Campus town hall meeting will focus on School of Medicine

Contact: Cheryl Roland

KALAMAZOO--Western Michigan University's new School of Medicine will be the topic of a campuswide town hall meeting set for 4 p.m. Tuesday, Feb. 14, in the Bernhard Center's South Ballroom.

WMU President John M. Dunn and the medical school founding Dean Hal B. Jenson will lead the discussion and take questions from faculty, staff, students and other members of the campus community. The town hall is the first of what is expected to be a series of such meetings for WMU and its partners in the medical school, Borgess Health and Bronson Healthcare, as well as the Kalamazoo Center for Medical Studies, which will be merged into the medical school on July 1. Similar meetings are being scheduled at the other organizations.

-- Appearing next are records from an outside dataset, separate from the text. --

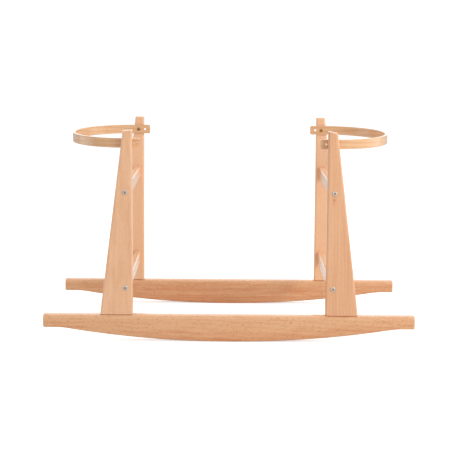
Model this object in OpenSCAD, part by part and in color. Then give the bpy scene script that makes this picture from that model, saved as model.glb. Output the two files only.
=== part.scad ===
// Rocking stand for a Moses basket: two curved rockers, four tapered uprights, four cross rails
// and two bentwood hoops that turn on screws and steady the ends of the basket.
// Millimetres. +X runs along the rockers, +Y to the rear, +Z up, origin on the floor at the centre.

/* [Rockers] */
// Overall length of a rocker
rocker_len = 900; // [880:5:960]
// Height of a rocker at its middle
rocker_h = 65; // [60:1:80]
// Height of the flat underside at a rocker's ends
rocker_lift = 33; // [28:1:36]
// Radius of the curved underside
belly_r = 2500; // [2300:50:2700]
// Radius that blends the curve into the flat ends
blend_r = 200; // [100:10:220]
// Thickness of a rocker
rocker_t = 28; // [26:1:32]
// Rounding along both top edges of a rocker
rocker_round = 10; // [4:0.5:12]
// Distance between the middles of the two rockers
rocker_spacing = 400; // [380:5:430]

/* [Uprights] */
// Distance between the inner edges of the left and right uprights
inner_gap = 466; // [440:2:480]
// Height of an upright above its rocker
upright_h = 448; // [440:1:470]
// Width of an upright at the bottom
upright_foot_w = 79; // [70:1:90]
// Width of an upright at the top
upright_top_w = 23; // [22:1:30]
// Thickness of an upright
upright_t = 20; // [18:1:22]
// Slope of the front left upright's top end, in degrees
front_left_top_slope = 5; // [0:1:15]
// Slope of the front right upright's top end, in degrees
front_right_top_slope = 13; // [0:1:15]
// Slope of the rear uprights' top ends, in degrees
rear_top_slope = 0; // [0:1:15]

/* [Cross rails] */
// Thickness of a rail
rail_t = 16; // [15:1:20]
// Height of a rail
rail_h = 30; // [28:1:36]
// Setback of a rail from the uprights' inner edges
rail_setback = 9.5; // [8:0.5:11]
// Height of the upper rails' bolts above the floor
upper_rail_z = 364; // [350:1:370]
// Height of the lower rails' bolts above the floor
lower_rail_z = 131; // [120:1:150]

/* [Hoops] */
// Height of the hoops' screws above the floor
hoop_z = 480; // [474:1:484]
// Width of the bent strip
strip_w = 23; // [20:1:26]
// Thickness of the bent strip
strip_t = 6; // [5:0.5:7]
// Reach of a hoop from its screws to its far end
hoop_reach = 152; // [144:1:156]
// Distance from the uprights' inner edges to where a hoop starts to bend
bend_inset = 21; // [21:1:26]
// Distance of a hoop's screws from the uprights' inner edges
pivot_inset = 13; // [12:0.5:14]
// Distance between a screw and the spare hole beside it
spare_step = 16.5; // [16.5:0.5:19]
// Distance between the spare hole and the strip's tip
tip_margin = 13.5; // [11:0.5:16]
// Rounding of the strip's tips
tip_round = 8.5; // [2:0.5:10]
// Diameter of a spare hole
spare_hole_d = 5.5; // [4:0.1:6]

/* [Hardware] */
// Diameter of a rail bolt
bolt_d = 6; // [5:0.5:6]
// Length of a rail bolt's shank
bolt_len = 65; // [60:1:70]
// Diameter of a rail bolt's head
bolt_head_d = 12; // [10:0.5:14]
// Thickness of a rail bolt's head
bolt_head_t = 2; // [1.5:0.25:2.5]
// Diameter of a barrel nut
barrel_d = 10; // [9:0.5:11]
// Length of a barrel nut
barrel_len = 13; // [12:0.5:14]
// Diameter of a hoop screw
screw_d = 5; // [4:0.5:5]
// Diameter of a hoop screw's head
screw_head_d = 8.5; // [8:0.5:10]
// Thickness of a hoop screw's head
screw_head_t = 2.8; // [2:0.2:3.4]
// Outer diameter of a threaded insert
insert_d = 8; // [7:0.5:9]
// Length of a threaded insert
insert_len = 12; // [10:0.5:13]
// Outer diameter of a hoop washer
washer_d = 12; // [10:0.5:14]
// Thickness of a hoop washer
washer_t = 1; // [0.8:0.1:1.5]

/* [Dowels] */
// Diameter of an upright's foot dowels
foot_dowel_d = 10; // [8:0.5:10]
// Length of an upright's foot dowels
foot_dowel_len = 44; // [36:1:50]
// Diameter of a rail's locating dowels
rail_dowel_d = 6; // [5:0.5:6]
// Length of a rail's locating dowels
rail_dowel_len = 28; // [24:1:30]

/* [Hidden] */

$fn = 64;

beech = "burlywood";
rocker_beech = "peru";
zinc = "silver";
bronze = "saddlebrown";
nylon = "white";

left = -1;
right = 1;
front = -1;
rear = 1;

// How far a cutting shape runs past an open face
over = 1;
// Running gap between a hoop strip and the parts beside it
side_gap = 0.3;
// Radial clearance of the hoop's bore on its screw
running_gap = 0.05;
// Radial clearance of a bolt in its hole
bolt_gap = 0.5;
// Extra depth at the bottom of a blind hole
end_gap = 1;

row_y = rocker_spacing / 2;
upright_in_y = row_y - upright_t / 2;
upright_out_y = row_y + upright_t / 2;
inner_x = inner_gap / 2;
top_z = rocker_h + upright_h;

rail_in_x = inner_x + rail_setback;
rail_x = rail_in_x + rail_t / 2;
// Distance of a barrel nut's middle from the end of its rail
barrel_inset = 40;
// Distance of a rail's locating dowels below its bolt
rail_dowel_drop = 10;

pivot_x = inner_x + pivot_inset;
spare_x = pivot_x - spare_step;
tip_x = spare_x - tip_margin;
hoop_far_x = pivot_x + hoop_reach;
strip_out_y = upright_in_y - washer_t - side_gap;
strip_in_y = strip_out_y - strip_t;

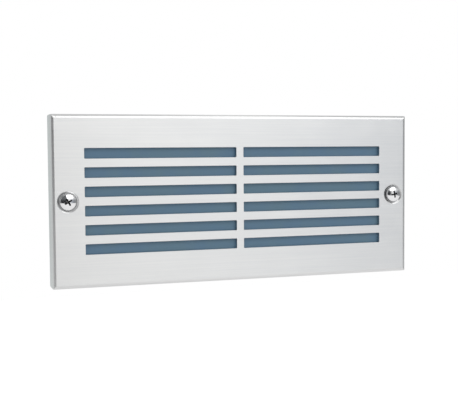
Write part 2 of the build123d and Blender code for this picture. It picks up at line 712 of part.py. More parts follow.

"The School of Medicine has frequently been the topic of questions in other campus forums," says Bob Miller, who leads the school's communication committee. "The school is now at a point in which substantial progress is being made in a number of critical areas, and milestones are rapidly being met. We want to make sure our campus community has an opportunity to fully understand, engage and become well informed about an initiative that will transform our University and community."

WMU's new School of Medicine is a partnership involving the University and Kalamazoo's two teaching hospitals, Borgess and Bronson. It has been in planning for four years, and fundraising, accreditation work and curriculum development for the school are well under way. Expected to welcome its first class in fall 2014, the school is a privately funded initiative housed at WMU. In March, WMU announced a foundational gift of $100 million for the medical school from anonymous donors.

Recent developments include the donation in December by MPI Research of a large pharmaceutical research facility in downtown Kalamazoo to become home to the school, the appointments of several to leadership positions in the school and the first faculty appointment, and the announcement earlier this month of the July 1 KCMS merger into the medical school.